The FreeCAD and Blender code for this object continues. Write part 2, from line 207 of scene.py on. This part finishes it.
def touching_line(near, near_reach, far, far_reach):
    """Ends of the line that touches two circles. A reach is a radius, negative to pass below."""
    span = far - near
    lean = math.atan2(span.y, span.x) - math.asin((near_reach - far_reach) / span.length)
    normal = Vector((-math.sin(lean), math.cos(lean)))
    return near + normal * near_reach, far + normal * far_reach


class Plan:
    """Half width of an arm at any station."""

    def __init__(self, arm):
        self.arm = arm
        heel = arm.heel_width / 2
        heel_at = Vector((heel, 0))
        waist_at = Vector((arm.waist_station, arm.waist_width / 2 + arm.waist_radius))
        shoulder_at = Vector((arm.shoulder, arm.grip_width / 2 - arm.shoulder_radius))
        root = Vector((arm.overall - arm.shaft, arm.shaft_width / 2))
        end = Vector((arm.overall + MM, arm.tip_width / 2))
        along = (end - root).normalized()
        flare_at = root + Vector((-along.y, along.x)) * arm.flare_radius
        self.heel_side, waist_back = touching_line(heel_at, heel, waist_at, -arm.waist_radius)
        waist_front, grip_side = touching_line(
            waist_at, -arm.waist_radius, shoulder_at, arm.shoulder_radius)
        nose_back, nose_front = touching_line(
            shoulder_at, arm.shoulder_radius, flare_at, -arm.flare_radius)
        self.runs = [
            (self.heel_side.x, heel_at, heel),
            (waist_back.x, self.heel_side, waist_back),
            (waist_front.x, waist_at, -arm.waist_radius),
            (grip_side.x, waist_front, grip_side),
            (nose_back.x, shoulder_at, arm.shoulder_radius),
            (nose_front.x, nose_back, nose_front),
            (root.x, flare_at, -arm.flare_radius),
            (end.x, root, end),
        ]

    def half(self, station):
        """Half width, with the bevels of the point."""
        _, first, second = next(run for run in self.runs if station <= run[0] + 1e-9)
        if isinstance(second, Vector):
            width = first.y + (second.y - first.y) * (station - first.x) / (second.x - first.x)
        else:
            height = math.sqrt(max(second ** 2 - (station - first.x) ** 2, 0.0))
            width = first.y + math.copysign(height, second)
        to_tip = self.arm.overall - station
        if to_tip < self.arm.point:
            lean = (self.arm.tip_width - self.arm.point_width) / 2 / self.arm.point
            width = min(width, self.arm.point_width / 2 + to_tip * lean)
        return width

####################

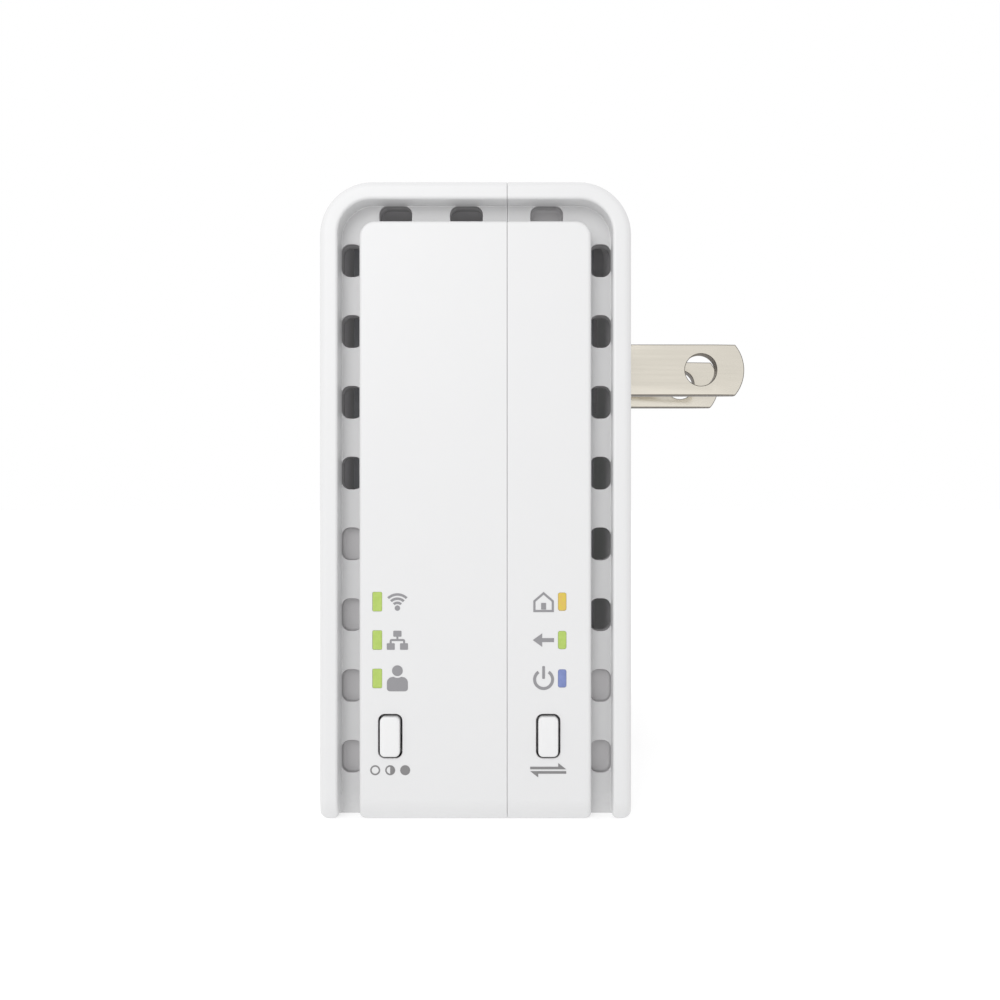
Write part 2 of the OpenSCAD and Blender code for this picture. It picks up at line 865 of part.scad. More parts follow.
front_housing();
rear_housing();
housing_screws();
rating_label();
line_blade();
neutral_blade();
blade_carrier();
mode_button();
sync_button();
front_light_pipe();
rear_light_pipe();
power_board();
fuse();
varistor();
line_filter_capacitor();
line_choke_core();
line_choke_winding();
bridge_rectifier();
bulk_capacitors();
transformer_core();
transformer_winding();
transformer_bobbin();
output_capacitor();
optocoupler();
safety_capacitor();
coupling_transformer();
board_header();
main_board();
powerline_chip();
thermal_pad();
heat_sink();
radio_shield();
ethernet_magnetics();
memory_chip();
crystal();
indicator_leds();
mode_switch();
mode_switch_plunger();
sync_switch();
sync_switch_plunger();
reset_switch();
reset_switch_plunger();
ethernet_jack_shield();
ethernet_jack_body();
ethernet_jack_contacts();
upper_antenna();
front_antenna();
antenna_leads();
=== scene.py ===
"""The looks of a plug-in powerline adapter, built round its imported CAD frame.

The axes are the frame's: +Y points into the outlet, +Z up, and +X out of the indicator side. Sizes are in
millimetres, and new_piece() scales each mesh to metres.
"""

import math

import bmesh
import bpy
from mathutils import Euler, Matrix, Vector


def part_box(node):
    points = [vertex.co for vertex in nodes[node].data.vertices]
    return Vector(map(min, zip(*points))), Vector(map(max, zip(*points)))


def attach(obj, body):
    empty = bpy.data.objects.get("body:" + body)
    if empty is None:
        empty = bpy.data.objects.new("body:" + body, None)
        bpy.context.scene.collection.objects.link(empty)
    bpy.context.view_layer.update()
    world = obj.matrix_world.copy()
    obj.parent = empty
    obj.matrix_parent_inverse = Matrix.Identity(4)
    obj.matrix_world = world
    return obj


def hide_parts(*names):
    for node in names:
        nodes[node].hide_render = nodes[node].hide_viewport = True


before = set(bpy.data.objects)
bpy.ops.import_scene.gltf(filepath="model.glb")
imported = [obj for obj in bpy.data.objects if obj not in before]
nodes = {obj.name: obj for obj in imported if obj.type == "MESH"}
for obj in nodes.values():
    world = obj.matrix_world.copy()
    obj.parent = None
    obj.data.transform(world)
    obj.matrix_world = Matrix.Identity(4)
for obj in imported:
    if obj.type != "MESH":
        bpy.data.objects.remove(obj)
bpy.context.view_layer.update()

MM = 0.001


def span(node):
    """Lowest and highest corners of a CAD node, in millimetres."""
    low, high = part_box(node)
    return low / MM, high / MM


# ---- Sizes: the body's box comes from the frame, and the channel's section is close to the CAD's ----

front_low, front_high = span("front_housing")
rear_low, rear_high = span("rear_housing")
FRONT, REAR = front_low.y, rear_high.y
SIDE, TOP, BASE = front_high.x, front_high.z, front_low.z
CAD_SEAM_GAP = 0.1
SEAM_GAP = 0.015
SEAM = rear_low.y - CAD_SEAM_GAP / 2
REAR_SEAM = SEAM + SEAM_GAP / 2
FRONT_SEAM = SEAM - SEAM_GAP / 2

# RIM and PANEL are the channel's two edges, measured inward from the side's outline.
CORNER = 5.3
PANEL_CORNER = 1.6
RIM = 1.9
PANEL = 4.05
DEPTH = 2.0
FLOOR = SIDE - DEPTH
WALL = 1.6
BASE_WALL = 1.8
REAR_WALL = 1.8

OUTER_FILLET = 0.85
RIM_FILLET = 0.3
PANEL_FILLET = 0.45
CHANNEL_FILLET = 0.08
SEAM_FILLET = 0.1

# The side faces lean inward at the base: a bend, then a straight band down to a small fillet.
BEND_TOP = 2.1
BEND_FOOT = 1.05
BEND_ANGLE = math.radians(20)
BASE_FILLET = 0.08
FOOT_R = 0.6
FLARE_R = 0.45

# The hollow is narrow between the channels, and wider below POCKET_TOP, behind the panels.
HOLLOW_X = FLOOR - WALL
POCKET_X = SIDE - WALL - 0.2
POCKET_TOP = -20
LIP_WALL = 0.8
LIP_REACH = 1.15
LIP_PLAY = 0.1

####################

• **What you are asked to do**: Repeat, character for character, the lines of the material above from the line with "ethernet_magnetics();" through the line with "bpy.data.objects.remove(obj)".

• **Answer to this exercise**:
ethernet_magnetics();
memory_chip();
crystal();
indicator_leds();
mode_switch();
mode_switch_plunger();
sync_switch();
sync_switch_plunger();
reset_switch();
reset_switch_plunger();
ethernet_jack_shield();
ethernet_jack_body();
ethernet_jack_contacts();
upper_antenna();
front_antenna();
antenna_leads();
=== scene.py ===
"""The looks of a plug-in powerline adapter, built round its imported CAD frame.

The axes are the frame's: +Y points into the outlet, +Z up, and +X out of the indicator side. Sizes are in
millimetres, and new_piece() scales each mesh to metres.
"""

import math

import bmesh
import bpy
from mathutils import Euler, Matrix, Vector


def part_box(node):
    points = [vertex.co for vertex in nodes[node].data.vertices]
    return Vector(map(min, zip(*points))), Vector(map(max, zip(*points)))


def attach(obj, body):
    empty = bpy.data.objects.get("body:" + body)
    if empty is None:
        empty = bpy.data.objects.new("body:" + body, None)
        bpy.context.scene.collection.objects.link(empty)
    bpy.context.view_layer.update()
    world = obj.matrix_world.copy()
    obj.parent = empty
    obj.matrix_parent_inverse = Matrix.Identity(4)
    obj.matrix_world = world
    return obj


def hide_parts(*names):
    for node in names:
        nodes[node].hide_render = nodes[node].hide_viewport = True


before = set(bpy.data.objects)
bpy.ops.import_scene.gltf(filepath="model.glb")
imported = [obj for obj in bpy.data.objects if obj not in before]
nodes = {obj.name: obj for obj in imported if obj.type == "MESH"}
for obj in nodes.values():
    world = obj.matrix_world.copy()
    obj.parent = None
    obj.data.transform(world)
    obj.matrix_world = Matrix.Identity(4)
for obj in imported:
    if obj.type != "MESH":
        bpy.data.objects.remove(obj)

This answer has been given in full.